Lawyers from the Obama administration are finding new jobs at corporate law firms.
On Tuesday, Los Angeles-founded O’Melveny & Myers announced the latest catch in a series of revolving door Obama exits: Stevan Bunnell, outgoing general counsel of the U.S. Department of Homeland Security, will be rejoining the law firm in Washington, D.C.
“I will, in part, return to a traditional white collar practice, which is a combination of government enforcement issues,” Bunnell told Big Law Business. “I will be coupling that with a cybersecurity practice, building on three years and change at the Department of Homeland Security.”
The words echoed a resounding chorus of government-turned-private sector lawyers who are now marketing their newly formed practices. Over the past several weeks as President Donald Trump has settled into office, government lawyers appointed to top positions by former President Barack Obama have been finding homes at the law firms where they previously toiled as partners.
Some of the prominent placements from the government have included John P. Carlin, the former assistant attorney general for the U.S. Department of Justice’s National Security Division, landing at Morrison & Foerster; Beth S. Brinkman, the former deputy assistant attorney general in the Justice Department’s Civil Division, joining Covington & Burling; and Jeh Johnson, former U.S. Secretary of Homeland Security, rejoining Paul, Weiss, Rifkand, Wharton & Garrison.
Yet even several weeks into Trump’s presidency, many lawyers are still in transit.
These lawyers include former Debevoise & Plimpton partner Mary Jo White, who is the outgoing chair of the U.S. Securities and Exchange Commission, former Morgan Lewis & Bockius partner Leslie Caldwell, who is the assistant attorney general for the Justice Department’s Criminal Division and former deputy attorney general Sally Yates, who spent nearly her entire law career in government practice before being fired by Trump for refusing to defend his immigration order.
Other lawyers in transition include Loretta Lynch, the outgoing U.S. attorney general who was a partner at Hogan & Hartson (the firm that merged to become Hogan Lovells) between 2001 and 2010; and former Arnold & Porter partner William J. Baer, the departing assistant attorney general of the Justice Department’s Antitrust Division.
The frenzy started after the election in November, when government lawyers across an array of agencies including the Justice Department, Department of Homeland Security and Defense Department, learned that they would need to find another job.

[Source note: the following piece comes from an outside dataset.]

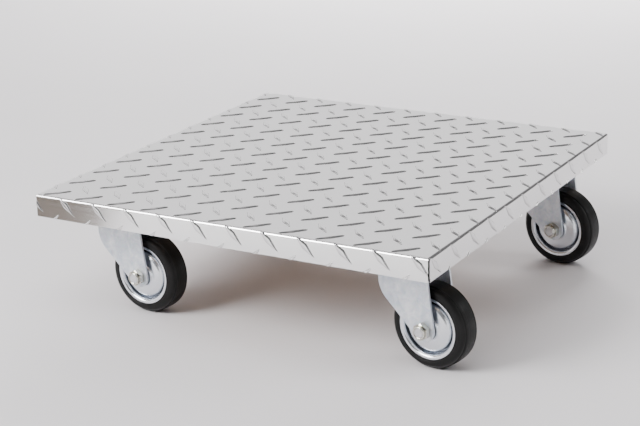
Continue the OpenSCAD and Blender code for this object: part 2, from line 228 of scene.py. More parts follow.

“You saw this huge flood of people looking to go into private practice; they had assumed they would have some position in the Clinton Administration,” recalled Jeffrey Lowe, a headhunter at Major Lindsey & Africa, who specializes helping government attorneys find a job at a corporate law firm.
Lowe said that seeing top level lawyers in the Obama administration seek a transition back to Big Law was not surprising and the so-called revolving door is regularly active, even during the course of the same administration. What was different about November, though, was that top lawyers who had been entrenched in government workplace for the past eight years all of a sudden and urgently needed to find another job, and in a saturated market where others were looking, too.
“For a lot of them, it’s been a challenge,” he said. “Some who are at the very top can afford to not look at all until they formally step down. They know they are going to find something good; it’s just a question of what. But there are others slightly down the food chain, and they don’t have the luxury of living with that uncertainty and they started the [search] process in the summer and early fall and were well on their way before the election even occurred.”
For some highly-sought after lawyers, salaries can range from $1 million to $3 million a year and even beyond, said Lowe. But since the government lawyers are joining law firms without a book of business, firm leaders go through a vetting process to make sure that the incoming partner makes good business sense and often draw up a formal business plan that includes prospective clients that the lawyer will target and contacts he or she can leverage. On the other hand, some law firms have ongoing matters — litigation and investigations — that the government attorney can immediately work on upon joining the law firm.
“Some firms aren’t as concerned about business development as they are about having deep experience with that agency,” said Lowe. “Some elite firms are able to make investments because of their experience that other firms aren’t.”
Outside of the Obama administration revolving door, it’s already a busy time for law firm hiring, as many firms enter a new fiscal year, clearing their books on either Dec. 31 or Jan. 31. During this time, firms generally onboard lawyers to factor in the expense of salary, overhead and headhunter fee, and an estimated 90-day cost of ramping up their practice, in the new year, said California recruiter Larry Watanabe.
Law firm partners also decide to switch firms around this time of year because they will have received their year-end compensation, even if they’re forced to leave a little on the table, said Watanabe.
“When I started doing this a long time ago, most law firms paid out partners in full at the end of the year, and at the latest, the end of January,” said Watanabe. “Now, firms are dragging out payments into March and June, purposefully, so that it makes it difficult for a partner to leave without leaving money on the table.”
Of course government lawyers don’t need to worry about that as much; at least not until they’ve joined or rejoined Big Law. As for Bunnell, the former general counsel of the Department of Homeland Security who joined O’Melveny, he doesn’t plan on starting work until March to take some down time.
“I’m trying to decompress,” he said.